P&Gのオーラルケアブランド「Oral-B by Braun」の電動歯ブラシ「オーラルB」といえば、高機能電動歯ブラシの定番ともいえるシリーズ。そんなオーラルBシリーズが、9月2日に新しい最上位モデル「オーラルB iO(アイオー)」を発表しました。
発売日は10月2日ですが、一足先にサンプル版を入手できたので、詳細をレポートします。価格はオープン、推定市場価格は39,800円前後(税別、編集部調べ)です。
駆動方式から一新! 期待のフルモデルチェンジ
オーラルBシリーズは毎年新モデルが発表されていますが、1999年に丸形回転ブラシの技術が採用されて以降、歯垢除去能力の強化や運転モードの追加、スマートフォンとの連動機能といった進化はあっても、基本構造は大きく変わっていません。

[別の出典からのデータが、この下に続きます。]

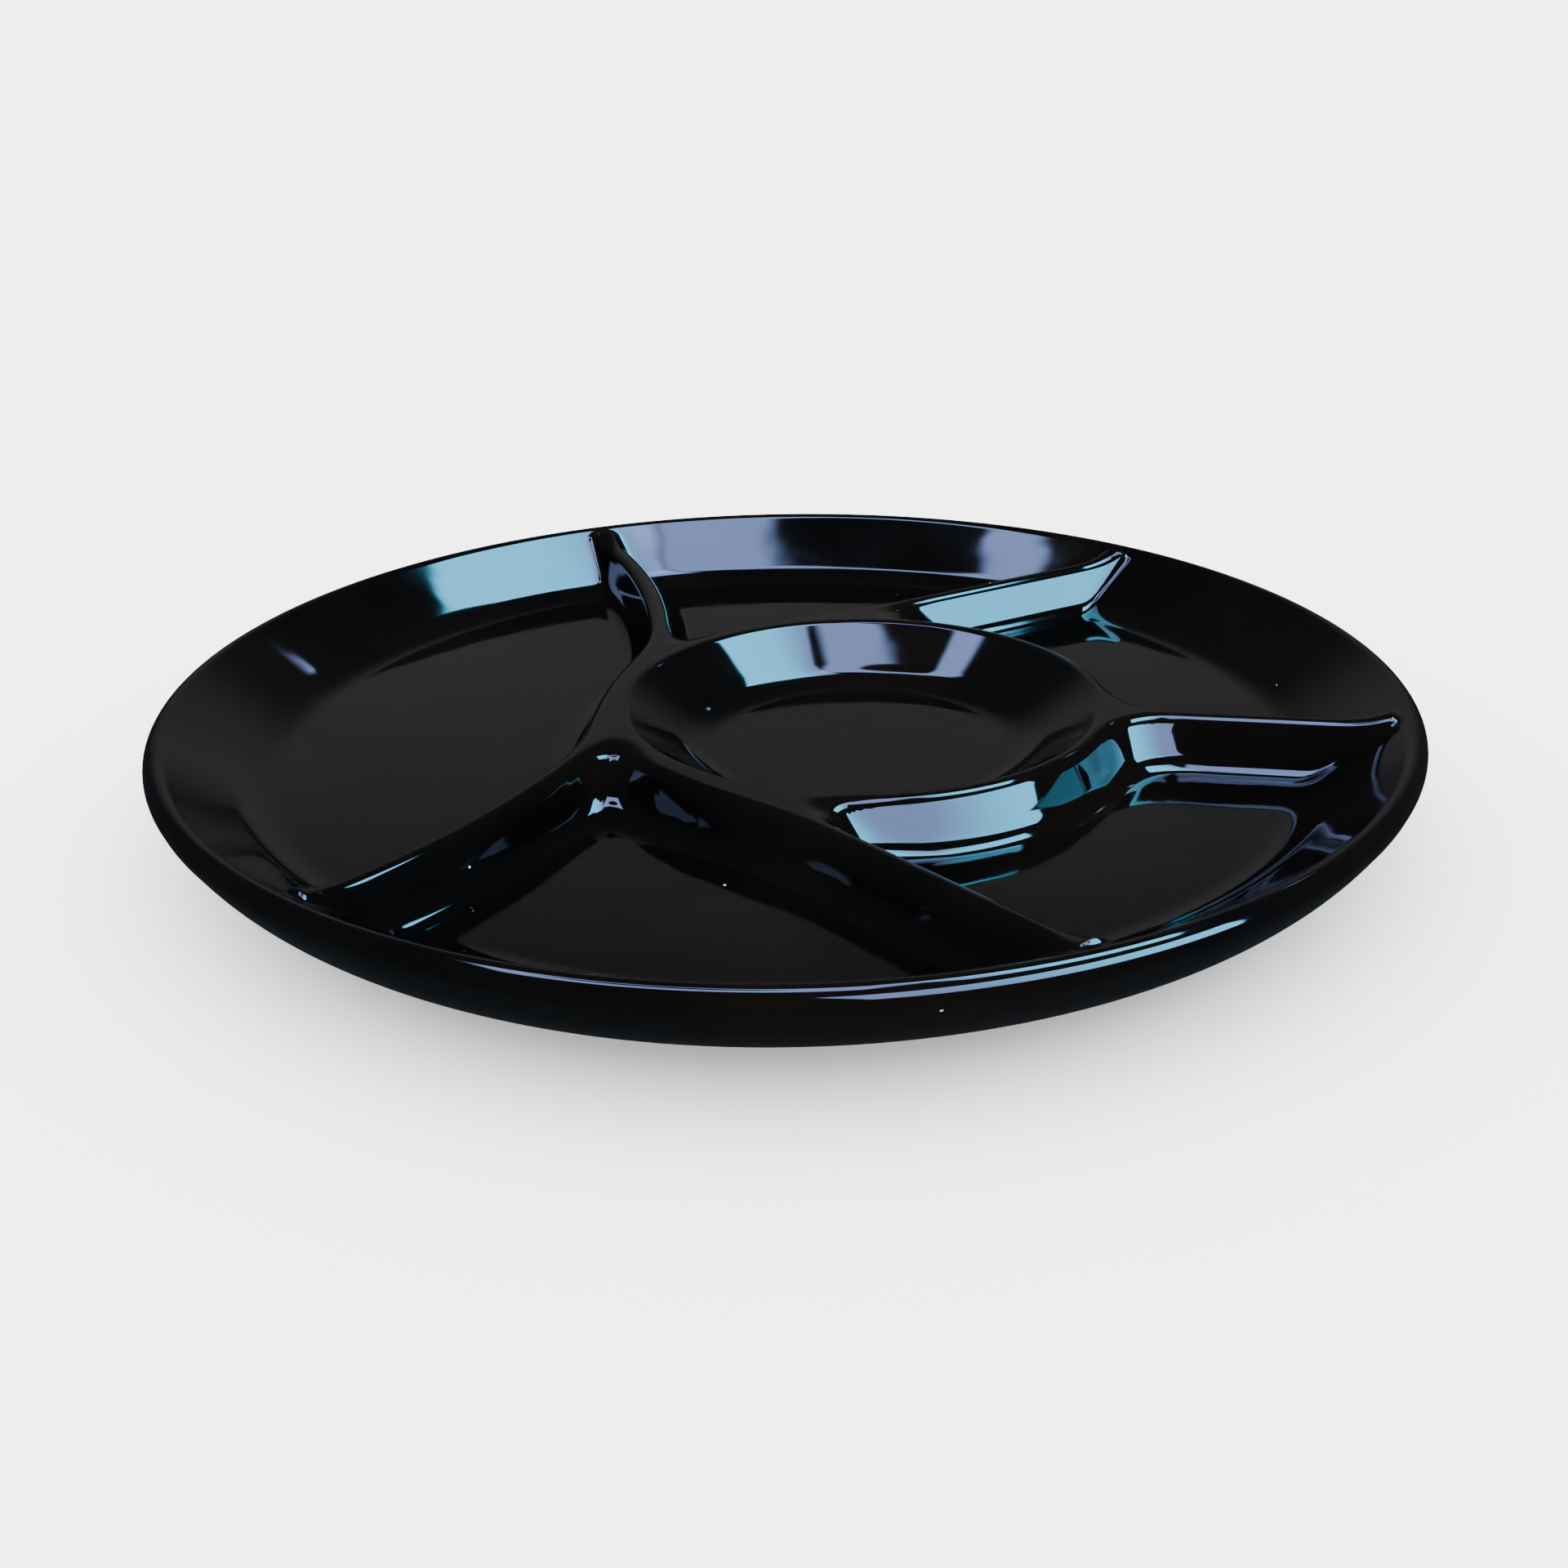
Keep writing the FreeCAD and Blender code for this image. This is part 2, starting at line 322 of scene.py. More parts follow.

しかし、今回発表された「オーラルB iO」(以下、iO)は、なんと約20年ぶりのフルモデルチェンジです。
今回のフルモデルチェンジでもっとも大きいのは、駆動機構が変わったこと。これまでは一般的なギア駆動式でしたが、新モデルでは磁気を利用した「リニアマグネティックシステム」を採用しています。
リニアモーターカーと同じ原理で、Oral-B by Braunによると従来よりもパワフル、かつ精密なコントロールを可能にするといいます。iOでは、リニア駆動によってブラシ一本一本がしっかり振動する「遠心マイクロモーション」を発生。これによりオーラルB史上一番という「手磨きよりも99.7%高い歯垢除去能力」を誇るそうです。
とはいえ「モーターが変わった」といっても、実際にどう変わったのかピンとこない人も多いのではないでしょうか? 筆者は同社が2019年10月に発売した「オーラルB ジーニアスX」を利用しているのですが、一番違うのは駆動の振動です。これまでのオーラルBは動作時にギアが高速回転する「ガーーッ……」という振動がありましたが、iOは「ウィーン」という滑らかな駆動音。歯ブラシを持っている手への振動もほとんど感じません。
実際にジーニアスXとiOで歯を磨いてみたところ、iOは歯に当たる感触もより細かく優しい印象。ジーニアスXは歯の凸凹部分でブラシが少しバンプする感触があったのですが、iOは凹凸のある場所もショリショリと優しいタッチで汚れを落としてくれるイメージです。フィリップスのソニッケアーシリーズのような、音波ブラシに近い感触です。
ますます「スマート」機能が進化!
歯磨きをアシストしてくれる機能も進化しています。そのひとつは「スマート押し付け防止センサー」。ブラシを歯に押しつける圧力を、LEDの光の色で教えてくれる機能です。適正なブラシ圧だと緑、弱すぎると白、強すぎる場合は赤色にLEDが光ります。従来製品もブラシ圧が強すぎると色が変化しましたが、iOはブラシ圧が弱すぎる場合にも知らせてくれるのが特徴です。
もうひとつの進化は「人工知能ブラッシング認知機能」。ユーザーがいま磨いている場所を、AIがリアルタイムに判断する機能です。従来も同様の機能はありましたが、口の中を上の右奥、手前、左奥、下の右奥、手前、左奥という6分割で認識していました。
iOではさらに、歯の外側と内側、かみ合わせ面まで認識。歯全体をなんと16のエリアに分割して、ブラッシング動作を検知します。「歯の表面は磨けてるけど、裏面に磨き残しがある」という状況を防いでくれるのはうれしいポイントです。
細かな使い勝手が向上、歯磨きが楽しくなる機能も
ほかにも細かな点で使い勝手がよくなっています。なかでも目を惹いたのは、歯ブラシとしてはかなり大きな液晶画面を搭載しているところ。ここには運転モードの変更やブラシ替えのお知らせなど、さまざまな情報が表示されます。面白いのが、歯磨きが終わると液晶画面に顔マークが表示されること。正しい圧力で正しい時間磨けると笑顔のマーク、うまく磨けていない場合は「しかめっつら」が表示され、歯磨きが楽しく感じます。
個人的にうれしかったのポイントは、充電器が「マグネット式充電スタンド」になったこと。従来は充電スタンドの棒状の突起に本体を差し込む必要があったのですが、iOの充電器はフラットな面に本体をポンと立てるだけ。手軽に充電できて、本体下部に余計なくぼみもないので汚れにくいのも大きなメリットです。
今回、iOと従来製品(ジーニアスX)を比べた結果、iOはフルモデルチェンジだけあっていろいろな進化を実感できました。もっとも強く感じたのは磨き心地。iOは電動歯ブラシとしては高価な部類なのですが、新しくを購入するのはもちろん、この磨き心地のために使用中の電動歯ブラシから買い替えてみるのもおすすめです。